WORK TO BE COMPLETED:
For this exercise, return only the lines from the line containing "bottom_case();" through the line containing "from mathutils import Matrix, Vector", both ends included, exactly as they are.

PROVIDED MATERIAL:
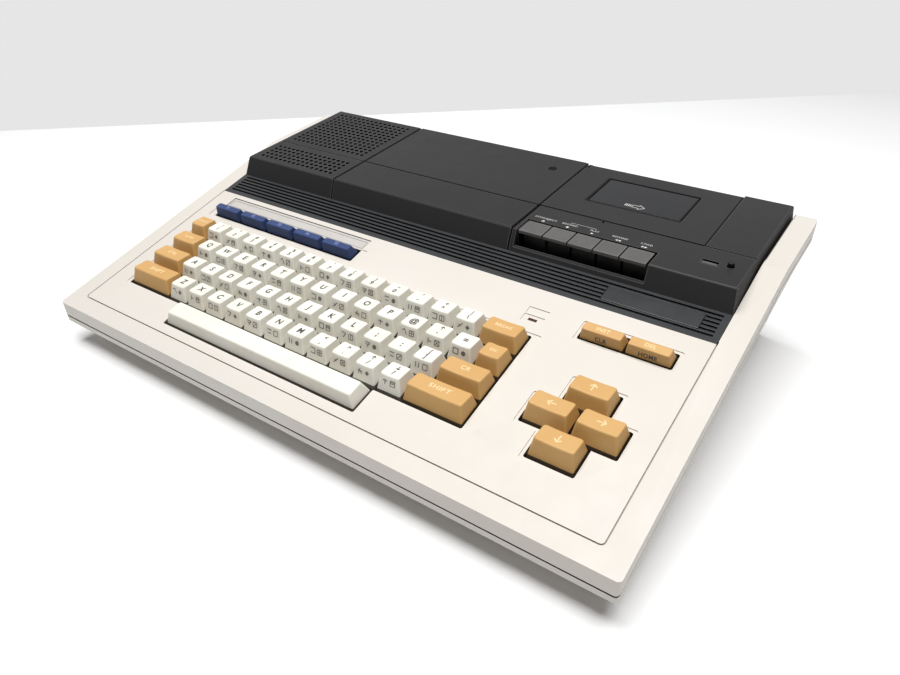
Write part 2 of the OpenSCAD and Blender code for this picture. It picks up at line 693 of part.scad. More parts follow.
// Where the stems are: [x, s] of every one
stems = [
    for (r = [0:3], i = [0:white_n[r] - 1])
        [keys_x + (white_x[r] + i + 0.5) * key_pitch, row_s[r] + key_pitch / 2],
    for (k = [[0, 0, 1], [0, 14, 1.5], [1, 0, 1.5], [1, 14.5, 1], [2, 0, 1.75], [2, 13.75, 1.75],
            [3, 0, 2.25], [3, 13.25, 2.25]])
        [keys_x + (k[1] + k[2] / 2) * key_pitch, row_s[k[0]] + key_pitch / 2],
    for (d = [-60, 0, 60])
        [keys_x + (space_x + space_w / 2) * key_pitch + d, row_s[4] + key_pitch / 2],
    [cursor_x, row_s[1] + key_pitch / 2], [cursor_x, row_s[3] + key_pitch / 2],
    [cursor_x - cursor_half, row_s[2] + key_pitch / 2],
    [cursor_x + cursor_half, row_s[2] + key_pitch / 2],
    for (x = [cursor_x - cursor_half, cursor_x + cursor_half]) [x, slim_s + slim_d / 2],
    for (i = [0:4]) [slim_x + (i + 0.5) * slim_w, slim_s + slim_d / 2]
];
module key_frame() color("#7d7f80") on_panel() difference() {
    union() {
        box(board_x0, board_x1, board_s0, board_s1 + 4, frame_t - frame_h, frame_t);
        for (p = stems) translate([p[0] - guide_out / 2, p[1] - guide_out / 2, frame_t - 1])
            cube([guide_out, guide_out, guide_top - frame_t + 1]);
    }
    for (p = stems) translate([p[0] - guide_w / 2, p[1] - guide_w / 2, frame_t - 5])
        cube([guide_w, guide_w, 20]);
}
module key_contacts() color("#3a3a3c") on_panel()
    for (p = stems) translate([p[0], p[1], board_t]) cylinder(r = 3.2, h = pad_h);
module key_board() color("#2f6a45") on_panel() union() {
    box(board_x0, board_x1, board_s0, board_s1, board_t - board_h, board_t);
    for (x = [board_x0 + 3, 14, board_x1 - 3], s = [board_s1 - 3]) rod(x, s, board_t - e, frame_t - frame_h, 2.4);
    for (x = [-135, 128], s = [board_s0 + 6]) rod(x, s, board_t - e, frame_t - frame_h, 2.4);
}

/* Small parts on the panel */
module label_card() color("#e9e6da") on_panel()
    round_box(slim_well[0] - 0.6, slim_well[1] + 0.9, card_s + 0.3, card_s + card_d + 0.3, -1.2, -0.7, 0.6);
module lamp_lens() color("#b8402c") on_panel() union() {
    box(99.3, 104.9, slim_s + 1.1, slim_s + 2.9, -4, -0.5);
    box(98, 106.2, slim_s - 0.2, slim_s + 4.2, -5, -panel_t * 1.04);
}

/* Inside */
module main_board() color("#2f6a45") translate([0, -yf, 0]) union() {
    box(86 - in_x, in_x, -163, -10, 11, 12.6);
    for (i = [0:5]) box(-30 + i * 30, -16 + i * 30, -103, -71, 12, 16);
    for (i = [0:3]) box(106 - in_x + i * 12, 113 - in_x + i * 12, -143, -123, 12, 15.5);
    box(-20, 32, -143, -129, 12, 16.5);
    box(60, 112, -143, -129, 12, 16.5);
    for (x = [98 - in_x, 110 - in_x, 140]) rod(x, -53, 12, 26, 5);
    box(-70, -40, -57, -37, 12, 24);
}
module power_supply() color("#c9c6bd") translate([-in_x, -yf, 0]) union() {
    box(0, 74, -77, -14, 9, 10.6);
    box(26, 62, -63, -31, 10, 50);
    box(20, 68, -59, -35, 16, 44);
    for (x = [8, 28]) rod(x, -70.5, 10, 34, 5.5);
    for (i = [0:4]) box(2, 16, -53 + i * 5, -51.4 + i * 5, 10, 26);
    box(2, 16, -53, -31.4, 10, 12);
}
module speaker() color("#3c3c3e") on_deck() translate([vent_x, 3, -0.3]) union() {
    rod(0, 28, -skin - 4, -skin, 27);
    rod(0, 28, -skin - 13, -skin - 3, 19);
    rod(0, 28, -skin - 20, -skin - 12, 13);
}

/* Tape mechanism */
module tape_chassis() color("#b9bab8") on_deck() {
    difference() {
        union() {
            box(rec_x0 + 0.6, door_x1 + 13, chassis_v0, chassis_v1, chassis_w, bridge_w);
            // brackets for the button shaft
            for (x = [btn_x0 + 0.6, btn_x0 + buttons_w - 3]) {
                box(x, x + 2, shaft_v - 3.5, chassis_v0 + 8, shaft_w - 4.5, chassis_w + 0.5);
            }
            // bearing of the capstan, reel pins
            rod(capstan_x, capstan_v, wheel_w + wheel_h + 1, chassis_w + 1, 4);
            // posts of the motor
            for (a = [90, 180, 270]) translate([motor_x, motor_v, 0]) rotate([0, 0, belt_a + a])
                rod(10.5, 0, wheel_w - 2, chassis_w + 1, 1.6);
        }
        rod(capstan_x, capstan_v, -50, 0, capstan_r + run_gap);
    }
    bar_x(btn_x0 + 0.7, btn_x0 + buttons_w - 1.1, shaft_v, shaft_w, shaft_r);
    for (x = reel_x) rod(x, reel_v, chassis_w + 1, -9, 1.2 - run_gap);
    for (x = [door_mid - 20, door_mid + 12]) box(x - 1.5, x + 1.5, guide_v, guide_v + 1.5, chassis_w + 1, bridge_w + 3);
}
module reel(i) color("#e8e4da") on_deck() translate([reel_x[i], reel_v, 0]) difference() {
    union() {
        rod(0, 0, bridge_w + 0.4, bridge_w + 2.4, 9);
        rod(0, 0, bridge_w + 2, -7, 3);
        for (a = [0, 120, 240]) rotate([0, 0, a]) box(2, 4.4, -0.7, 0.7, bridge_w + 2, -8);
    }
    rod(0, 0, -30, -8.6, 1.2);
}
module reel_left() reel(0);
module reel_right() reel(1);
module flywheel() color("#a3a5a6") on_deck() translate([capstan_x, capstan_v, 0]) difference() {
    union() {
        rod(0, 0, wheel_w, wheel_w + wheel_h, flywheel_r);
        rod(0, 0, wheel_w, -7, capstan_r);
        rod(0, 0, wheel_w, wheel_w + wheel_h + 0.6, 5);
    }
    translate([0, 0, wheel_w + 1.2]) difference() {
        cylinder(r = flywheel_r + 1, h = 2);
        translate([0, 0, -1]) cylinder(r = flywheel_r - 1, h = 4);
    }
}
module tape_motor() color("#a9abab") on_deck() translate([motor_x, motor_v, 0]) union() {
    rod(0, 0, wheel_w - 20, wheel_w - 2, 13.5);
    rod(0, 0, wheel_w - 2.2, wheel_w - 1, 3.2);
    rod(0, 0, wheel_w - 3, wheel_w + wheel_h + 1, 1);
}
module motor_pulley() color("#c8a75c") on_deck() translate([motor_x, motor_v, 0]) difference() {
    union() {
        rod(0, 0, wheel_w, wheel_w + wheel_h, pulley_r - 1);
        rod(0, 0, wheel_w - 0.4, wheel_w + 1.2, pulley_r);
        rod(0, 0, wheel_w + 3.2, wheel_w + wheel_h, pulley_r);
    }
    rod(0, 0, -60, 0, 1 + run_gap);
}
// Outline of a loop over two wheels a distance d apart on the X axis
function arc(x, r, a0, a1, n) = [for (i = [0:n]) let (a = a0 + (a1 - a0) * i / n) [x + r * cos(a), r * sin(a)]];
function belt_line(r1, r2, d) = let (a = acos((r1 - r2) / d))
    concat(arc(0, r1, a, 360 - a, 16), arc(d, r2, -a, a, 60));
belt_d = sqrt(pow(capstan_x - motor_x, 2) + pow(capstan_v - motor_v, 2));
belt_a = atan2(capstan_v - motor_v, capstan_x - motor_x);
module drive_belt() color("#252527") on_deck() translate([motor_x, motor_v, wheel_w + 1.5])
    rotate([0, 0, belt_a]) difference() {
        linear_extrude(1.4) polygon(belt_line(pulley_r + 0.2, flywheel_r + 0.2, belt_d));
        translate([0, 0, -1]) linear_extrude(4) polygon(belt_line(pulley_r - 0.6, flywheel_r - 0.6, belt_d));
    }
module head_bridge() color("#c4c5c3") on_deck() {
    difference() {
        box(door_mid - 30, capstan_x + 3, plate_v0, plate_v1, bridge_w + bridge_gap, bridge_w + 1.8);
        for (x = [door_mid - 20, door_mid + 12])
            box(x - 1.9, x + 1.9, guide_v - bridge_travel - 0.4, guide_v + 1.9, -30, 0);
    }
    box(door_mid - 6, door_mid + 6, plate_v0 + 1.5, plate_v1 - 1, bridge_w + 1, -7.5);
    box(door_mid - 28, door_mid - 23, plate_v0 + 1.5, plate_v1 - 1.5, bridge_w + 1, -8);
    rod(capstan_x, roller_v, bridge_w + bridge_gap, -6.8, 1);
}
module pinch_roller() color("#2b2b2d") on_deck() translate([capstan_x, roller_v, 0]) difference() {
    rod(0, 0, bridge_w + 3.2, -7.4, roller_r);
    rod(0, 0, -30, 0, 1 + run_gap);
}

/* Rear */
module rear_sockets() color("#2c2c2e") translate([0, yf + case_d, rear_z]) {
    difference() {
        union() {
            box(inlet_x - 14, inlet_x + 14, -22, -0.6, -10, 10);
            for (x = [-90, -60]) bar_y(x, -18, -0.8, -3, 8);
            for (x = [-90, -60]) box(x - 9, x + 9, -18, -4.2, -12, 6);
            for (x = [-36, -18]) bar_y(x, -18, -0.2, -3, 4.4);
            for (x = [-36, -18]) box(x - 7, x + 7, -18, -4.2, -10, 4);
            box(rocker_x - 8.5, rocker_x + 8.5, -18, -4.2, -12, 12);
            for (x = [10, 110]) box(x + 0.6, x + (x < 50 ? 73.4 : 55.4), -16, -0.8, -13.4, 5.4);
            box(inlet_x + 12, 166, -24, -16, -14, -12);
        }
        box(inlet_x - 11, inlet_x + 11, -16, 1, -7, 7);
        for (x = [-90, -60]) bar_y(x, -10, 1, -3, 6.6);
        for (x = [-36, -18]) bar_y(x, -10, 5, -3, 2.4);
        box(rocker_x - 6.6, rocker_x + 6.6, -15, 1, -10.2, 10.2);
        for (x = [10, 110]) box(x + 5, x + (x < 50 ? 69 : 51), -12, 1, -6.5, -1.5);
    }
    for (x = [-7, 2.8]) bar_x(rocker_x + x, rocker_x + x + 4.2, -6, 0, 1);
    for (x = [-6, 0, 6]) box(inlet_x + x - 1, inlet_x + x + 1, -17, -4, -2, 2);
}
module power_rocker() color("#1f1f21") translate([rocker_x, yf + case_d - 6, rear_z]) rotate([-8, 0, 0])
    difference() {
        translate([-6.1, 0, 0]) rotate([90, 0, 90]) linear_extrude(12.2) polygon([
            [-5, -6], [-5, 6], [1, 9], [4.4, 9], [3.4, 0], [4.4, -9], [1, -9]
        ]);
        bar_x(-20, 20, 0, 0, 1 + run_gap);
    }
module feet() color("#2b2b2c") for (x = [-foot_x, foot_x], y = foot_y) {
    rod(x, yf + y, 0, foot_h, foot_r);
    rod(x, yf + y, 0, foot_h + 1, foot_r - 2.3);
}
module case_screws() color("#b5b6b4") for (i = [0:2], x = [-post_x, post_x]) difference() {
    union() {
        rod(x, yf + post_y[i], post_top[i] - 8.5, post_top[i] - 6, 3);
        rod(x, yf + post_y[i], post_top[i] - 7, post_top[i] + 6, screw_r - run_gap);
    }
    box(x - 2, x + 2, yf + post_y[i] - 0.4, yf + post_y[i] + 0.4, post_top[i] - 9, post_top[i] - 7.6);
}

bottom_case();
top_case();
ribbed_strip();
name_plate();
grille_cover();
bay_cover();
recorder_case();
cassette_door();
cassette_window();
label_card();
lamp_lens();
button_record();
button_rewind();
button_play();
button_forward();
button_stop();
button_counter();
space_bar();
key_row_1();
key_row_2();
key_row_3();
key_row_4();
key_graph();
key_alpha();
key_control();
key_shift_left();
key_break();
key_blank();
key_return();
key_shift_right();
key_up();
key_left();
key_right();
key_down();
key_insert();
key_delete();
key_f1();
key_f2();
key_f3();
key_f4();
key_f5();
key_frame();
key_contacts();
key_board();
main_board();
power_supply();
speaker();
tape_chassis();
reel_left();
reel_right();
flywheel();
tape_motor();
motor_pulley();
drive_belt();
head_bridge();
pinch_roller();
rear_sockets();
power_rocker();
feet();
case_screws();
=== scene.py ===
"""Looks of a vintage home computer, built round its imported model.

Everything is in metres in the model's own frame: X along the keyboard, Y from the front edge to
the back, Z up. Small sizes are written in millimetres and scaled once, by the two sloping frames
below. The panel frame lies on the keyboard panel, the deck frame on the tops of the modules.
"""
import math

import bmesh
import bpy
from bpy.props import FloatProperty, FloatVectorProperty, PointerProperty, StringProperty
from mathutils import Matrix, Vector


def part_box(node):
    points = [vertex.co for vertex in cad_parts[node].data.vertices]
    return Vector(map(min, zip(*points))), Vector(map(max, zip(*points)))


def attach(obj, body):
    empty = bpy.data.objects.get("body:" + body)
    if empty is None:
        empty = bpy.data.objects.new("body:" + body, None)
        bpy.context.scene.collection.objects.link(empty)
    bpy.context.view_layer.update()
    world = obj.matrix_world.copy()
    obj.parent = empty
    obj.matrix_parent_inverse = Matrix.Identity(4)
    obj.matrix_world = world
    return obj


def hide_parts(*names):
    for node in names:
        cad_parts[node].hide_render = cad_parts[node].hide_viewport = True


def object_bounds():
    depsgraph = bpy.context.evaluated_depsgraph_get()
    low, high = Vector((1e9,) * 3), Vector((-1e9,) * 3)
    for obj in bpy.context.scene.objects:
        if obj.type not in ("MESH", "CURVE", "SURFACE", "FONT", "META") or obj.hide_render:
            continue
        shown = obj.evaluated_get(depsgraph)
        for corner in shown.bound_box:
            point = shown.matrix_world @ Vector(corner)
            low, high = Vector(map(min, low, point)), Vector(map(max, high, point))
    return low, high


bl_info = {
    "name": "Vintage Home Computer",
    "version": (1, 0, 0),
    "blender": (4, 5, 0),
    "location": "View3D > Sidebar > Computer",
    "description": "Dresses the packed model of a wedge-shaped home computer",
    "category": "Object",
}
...
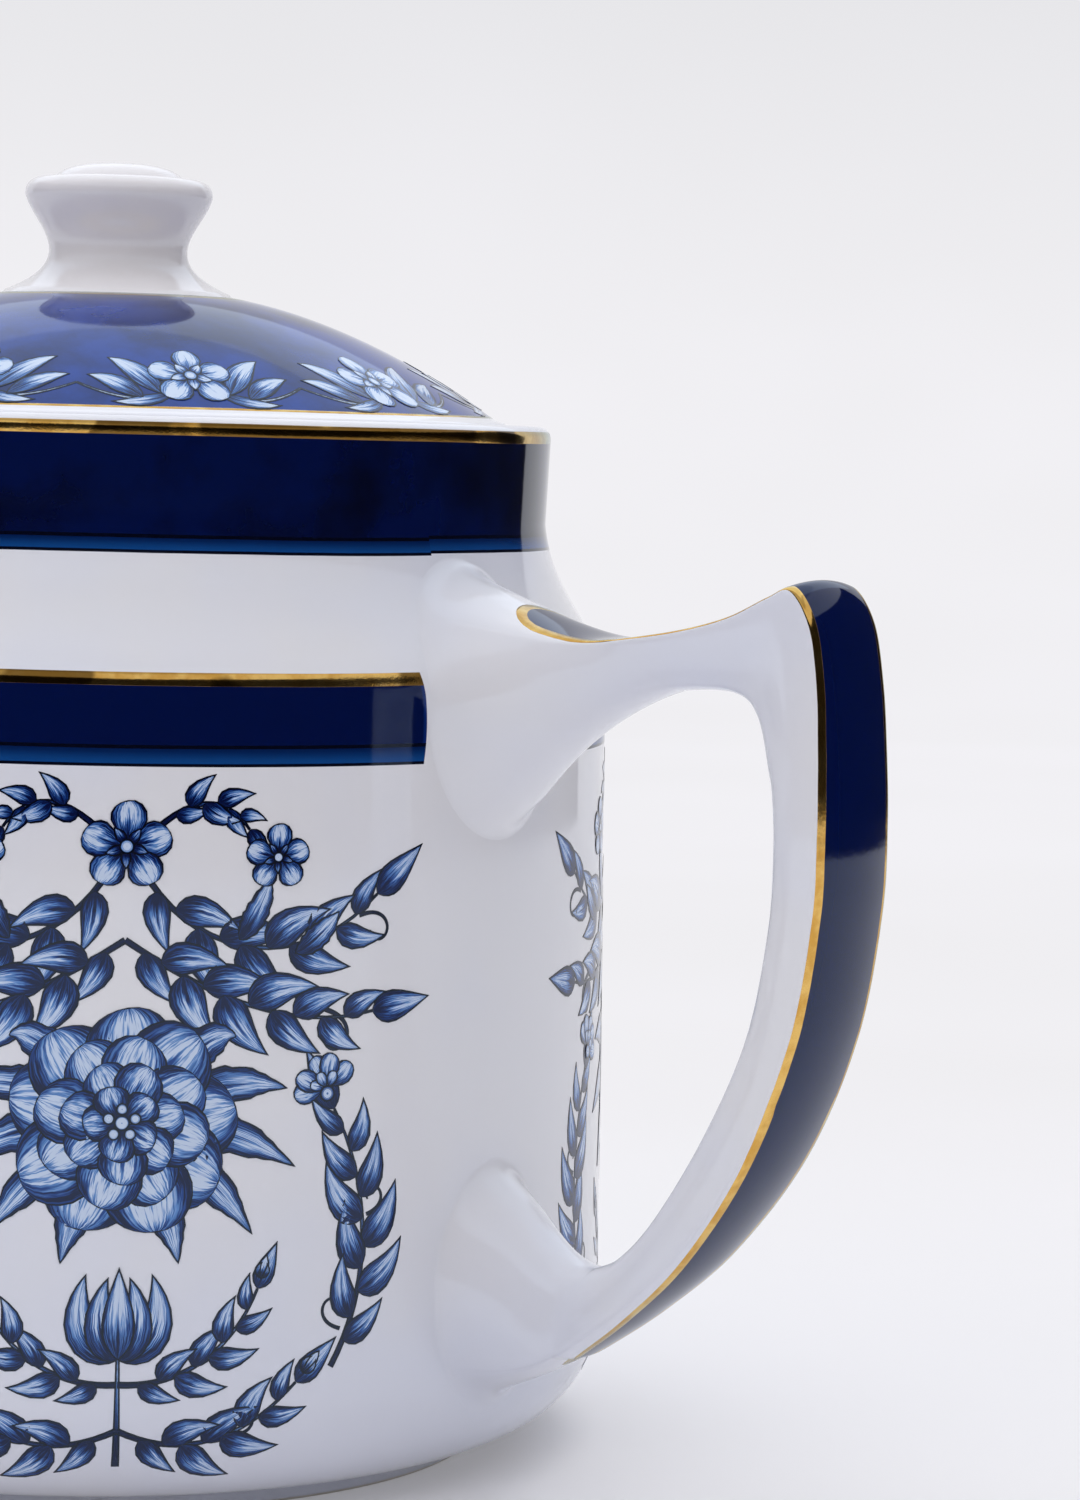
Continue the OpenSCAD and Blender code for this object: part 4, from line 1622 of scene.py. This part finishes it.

EXERCISE OUTPUT:
bottom_case();
top_case();
ribbed_strip();
name_plate();
grille_cover();
bay_cover();
recorder_case();
cassette_door();
cassette_window();
label_card();
lamp_lens();
button_record();
button_rewind();
button_play();
button_forward();
button_stop();
button_counter();
space_bar();
key_row_1();
key_row_2();
key_row_3();
key_row_4();
key_graph();
key_alpha();
key_control();
key_shift_left();
key_break();
key_blank();
key_return();
key_shift_right();
key_up();
key_left();
key_right();
key_down();
key_insert();
key_delete();
key_f1();
key_f2();
key_f3();
key_f4();
key_f5();
key_frame();
key_contacts();
key_board();
main_board();
power_supply();
speaker();
tape_chassis();
reel_left();
reel_right();
flywheel();
tape_motor();
motor_pulley();
drive_belt();
head_bridge();
pinch_roller();
rear_sockets();
power_rocker();
feet();
case_screws();
=== scene.py ===
"""Looks of a vintage home computer, built round its imported model.

Everything is in metres in the model's own frame: X along the keyboard, Y from the front edge to
the back, Z up. Small sizes are written in millimetres and scaled once, by the two sloping frames
below. The panel frame lies on the keyboard panel, the deck frame on the tops of the modules.
"""
import math

import bmesh
import bpy
from bpy.props import FloatProperty, FloatVectorProperty, PointerProperty, StringProperty
from mathutils import Matrix, Vector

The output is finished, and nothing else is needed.